[Entries with model source code]
= = = = =

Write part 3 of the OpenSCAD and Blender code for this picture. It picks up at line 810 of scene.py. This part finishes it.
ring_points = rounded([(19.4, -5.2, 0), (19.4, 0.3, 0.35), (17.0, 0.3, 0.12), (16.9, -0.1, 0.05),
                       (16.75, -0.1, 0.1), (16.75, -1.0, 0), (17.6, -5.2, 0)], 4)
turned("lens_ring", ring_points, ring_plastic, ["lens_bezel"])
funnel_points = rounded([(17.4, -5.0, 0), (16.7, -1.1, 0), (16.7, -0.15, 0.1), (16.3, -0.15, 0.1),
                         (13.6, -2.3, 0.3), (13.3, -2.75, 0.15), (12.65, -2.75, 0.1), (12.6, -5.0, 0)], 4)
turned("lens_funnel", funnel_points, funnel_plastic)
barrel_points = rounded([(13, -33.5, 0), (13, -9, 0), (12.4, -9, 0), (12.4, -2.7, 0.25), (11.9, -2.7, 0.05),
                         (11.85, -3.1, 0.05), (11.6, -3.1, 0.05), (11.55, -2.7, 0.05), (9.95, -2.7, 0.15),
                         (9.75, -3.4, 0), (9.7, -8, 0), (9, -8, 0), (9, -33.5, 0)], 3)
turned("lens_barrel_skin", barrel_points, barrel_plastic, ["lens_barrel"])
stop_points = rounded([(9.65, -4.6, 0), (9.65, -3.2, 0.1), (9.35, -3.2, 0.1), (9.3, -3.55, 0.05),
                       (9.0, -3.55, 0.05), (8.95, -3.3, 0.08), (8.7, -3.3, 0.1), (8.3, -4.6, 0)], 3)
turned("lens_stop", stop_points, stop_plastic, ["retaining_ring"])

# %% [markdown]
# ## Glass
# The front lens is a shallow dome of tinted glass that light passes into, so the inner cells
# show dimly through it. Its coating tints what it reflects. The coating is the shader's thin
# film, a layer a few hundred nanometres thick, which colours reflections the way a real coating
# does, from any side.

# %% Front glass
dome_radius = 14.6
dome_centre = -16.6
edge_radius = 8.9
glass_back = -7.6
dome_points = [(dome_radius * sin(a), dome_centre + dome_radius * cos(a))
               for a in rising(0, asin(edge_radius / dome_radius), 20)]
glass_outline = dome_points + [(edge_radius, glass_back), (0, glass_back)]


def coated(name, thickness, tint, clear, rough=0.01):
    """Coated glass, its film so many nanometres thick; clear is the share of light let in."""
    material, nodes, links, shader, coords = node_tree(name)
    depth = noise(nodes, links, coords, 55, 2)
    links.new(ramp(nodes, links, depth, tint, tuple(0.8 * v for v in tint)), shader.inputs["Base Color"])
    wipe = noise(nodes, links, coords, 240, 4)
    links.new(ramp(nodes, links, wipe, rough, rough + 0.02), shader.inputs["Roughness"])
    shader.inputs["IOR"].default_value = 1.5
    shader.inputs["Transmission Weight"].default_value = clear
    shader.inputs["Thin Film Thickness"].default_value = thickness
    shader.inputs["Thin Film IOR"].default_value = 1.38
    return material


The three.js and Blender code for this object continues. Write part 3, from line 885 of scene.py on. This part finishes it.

= = = = =

Transcribe the whole listing with nothing added or left out.

● **Result below**:
Write part 3 of the OpenSCAD and Blender code for this picture. It picks up at line 810 of scene.py. This part finishes it.
ring_points = rounded([(19.4, -5.2, 0), (19.4, 0.3, 0.35), (17.0, 0.3, 0.12), (16.9, -0.1, 0.05),
                       (16.75, -0.1, 0.1), (16.75, -1.0, 0), (17.6, -5.2, 0)], 4)
turned("lens_ring", ring_points, ring_plastic, ["lens_bezel"])
funnel_points = rounded([(17.4, -5.0, 0), (16.7, -1.1, 0), (16.7, -0.15, 0.1), (16.3, -0.15, 0.1),
                         (13.6, -2.3, 0.3), (13.3, -2.75, 0.15), (12.65, -2.75, 0.1), (12.6, -5.0, 0)], 4)
turned("lens_funnel", funnel_points, funnel_plastic)
barrel_points = rounded([(13, -33.5, 0), (13, -9, 0), (12.4, -9, 0), (12.4, -2.7, 0.25), (11.9, -2.7, 0.05),
                         (11.85, -3.1, 0.05), (11.6, -3.1, 0.05), (11.55, -2.7, 0.05), (9.95, -2.7, 0.15),
                         (9.75, -3.4, 0), (9.7, -8, 0), (9, -8, 0), (9, -33.5, 0)], 3)
turned("lens_barrel_skin", barrel_points, barrel_plastic, ["lens_barrel"])
stop_points = rounded([(9.65, -4.6, 0), (9.65, -3.2, 0.1), (9.35, -3.2, 0.1), (9.3, -3.55, 0.05),
                       (9.0, -3.55, 0.05), (8.95, -3.3, 0.08), (8.7, -3.3, 0.1), (8.3, -4.6, 0)], 3)
turned("lens_stop", stop_points, stop_plastic, ["retaining_ring"])

# %% [markdown]
# ## Glass
# The front lens is a shallow dome of tinted glass that light passes into, so the inner cells
# show dimly through it. Its coating tints what it reflects. The coating is the shader's thin
# film, a layer a few hundred nanometres thick, which colours reflections the way a real coating
# does, from any side.

# %% Front glass
dome_radius = 14.6
dome_centre = -16.6
edge_radius = 8.9
glass_back = -7.6
dome_points = [(dome_radius * sin(a), dome_centre + dome_radius * cos(a))
               for a in rising(0, asin(edge_radius / dome_radius), 20)]
glass_outline = dome_points + [(edge_radius, glass_back), (0, glass_back)]


def coated(name, thickness, tint, clear, rough=0.01):
    """Coated glass, its film so many nanometres thick; clear is the share of light let in."""
    material, nodes, links, shader, coords = node_tree(name)
    depth = noise(nodes, links, coords, 55, 2)
    links.new(ramp(nodes, links, depth, tint, tuple(0.8 * v for v in tint)), shader.inputs["Base Color"])
    wipe = noise(nodes, links, coords, 240, 4)
    links.new(ramp(nodes, links, wipe, rough, rough + 0.02), shader.inputs["Roughness"])
    shader.inputs["IOR"].default_value = 1.5
    shader.inputs["Transmission Weight"].default_value = clear
    shader.inputs["Thin Film Thickness"].default_value = thickness
    shader.inputs["Thin Film IOR"].default_value = 1.38
    return material


The three.js and Blender code for this object continues. Write part 3, from line 885 of scene.py on. This part finishes it.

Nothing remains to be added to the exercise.